Signs of spring are finally showing up in Sweden where some locations, having gone without much sunlight for months, will get above freezing for the first time since last autumn.
The ice sheets in Greenland give us a clear idea of what is happening with climate change. Unfortunately, they’re melting at a rate faster than at any other time in 400 years.
WEATHER SAFETY
With the arrival of the severe weather season in North America, it’s time to prepare for some of the planet’s most volatile weather. Ready.gov has a good springboard for starting a family plan for many types of disasters.
Here’s a simple overview of the Storm Prediction Center’s severe weather risk categories, the extent of storms expected, and the impact that you should prepare for.
Infographic courtesy NOAA/NWS/SPC
Your mobile device can be an invaluable source of severe weather information. Be sure to follow reliable and official sources of information.
Graphic courtesy NOAA/NWS
PUBLIC POLICY
The current train wreck at the USA’s Environmental Protection Agency gets worse with every new story. Pruitt and company get more paranoid and histrionic every day.

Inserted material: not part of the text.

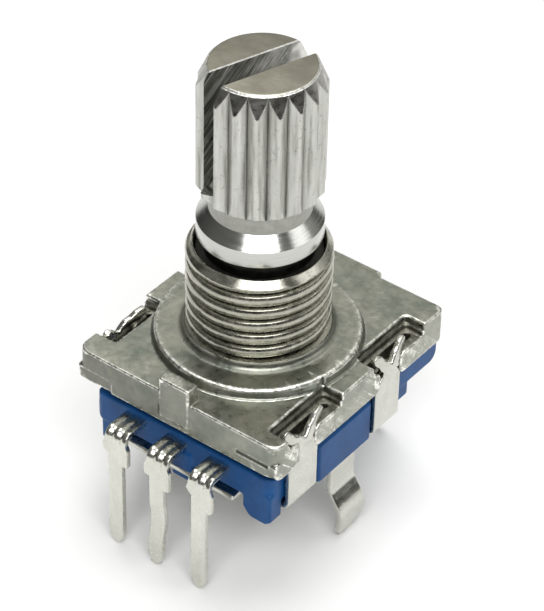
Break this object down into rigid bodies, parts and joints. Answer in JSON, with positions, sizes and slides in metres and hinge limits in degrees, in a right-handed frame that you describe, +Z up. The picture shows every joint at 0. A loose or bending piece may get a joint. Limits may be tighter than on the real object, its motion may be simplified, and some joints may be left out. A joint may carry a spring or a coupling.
{
  "type": "rotary encoder",
  "caption": "Rotary encoder with a knurled split shaft, a threaded bush on a die-cast plate, a blue moulded body in a metal bracket, solder terminals and a push switch.",
  "frame": {"origin": "on the shaft's axis, at the underside of the mounting bracket's bottom plate", "axes": "+Z up along the shaft, -Y towards the three encoder terminals, +X to the right seen from that side"},
  "size_m": [0.0118, 0.0151, 0.0247],
  "materials": {
    "nickel_shaft": "bright satin nickel",
    "zinc_casting": "as-cast zinc, semi-matte with bright worn edges",
    "tinned_steel": "bright tin plate",
    "silvered_terminal": "pale silver plate",
    "spring_bronze": "phosphor bronze",
    "spring_steel": "spring steel",
    "blue_plastic": "moulded blue, semi-matte",
    "black_plastic": "moulded black"
  },
  "bodies": {
    "body": {"bushing_frame": "zinc_casting", "click_spring": "spring_steel", "contact_housing": "blue_plastic", "switch_base": "blue_plastic", "mounting_bracket": "tinned_steel", "terminal_a": "silvered_terminal", "terminal_c": "silvered_terminal", "terminal_b": "silvered_terminal", "brush_a": "spring_bronze", "brush_c": "spring_bronze", "brush_b": "spring_bronze", "snap_dome": "spring_steel", "switch_terminal_d": "silvered_terminal", "switch_terminal_e": "silvered_terminal"},
    "rotor": {"rotor_hub": "black_plastic", "code_disc": "spring_bronze"},
    "shaft": {"shaft": "nickel_shaft", "retaining_ring": "spring_steel"},
    "plunger": {"push_plunger": "black_plastic"}
  },
  "joints": [
    {"name": "shaft_spin", "type": "hinge", "parent": "body", "child": "rotor", "pos_m": [0, 0, 0.0025], "axis": [0, 0, 1], "continuous": true},
    {"name": "shaft_push", "type": "slide", "parent": "rotor", "child": "shaft", "axis": [0, 0, -1], "range_m": [0, 0.0005], "stiffness_N_per_m": 5000, "springref_m": -0.0005, "deforming": ["snap_dome"]},
    {"name": "plunger_push", "type": "slide", "parent": "body", "child": "plunger", "axis": [0, 0, -1], "range_m": [0, 0.0005]}
  ],
  "couplings": [
    {"joint": "plunger_push", "follows": "shaft_push", "ratio": 1}
  ]
}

While focused on Canada, it would not be surprising to see this come to fruition in many other countries. “‘We’re Talking Very Big Bucks’: New Bill Could Put Oil Companies On The Hook For Climate Change Costs.”
Last but not least, the current USA presidential administration intends to eliminate NASA’s climate research programs. “Critics say NASA’s Earth Science Division is a waste of taxpayer dollars and a distraction from the agency’s core mission of space exploration. But NASA has a critical role to play in understanding human-caused climate change, by operating satellites that monitor the earth’s forests, deserts, oceans and atmosphere.”
That’s a wrap for this post! I’d like to extend a warm welcome to my new followers in social media and a big “Thank You” to my long time followers…near and far. I’m glad you’re along for the fun.
Cheers!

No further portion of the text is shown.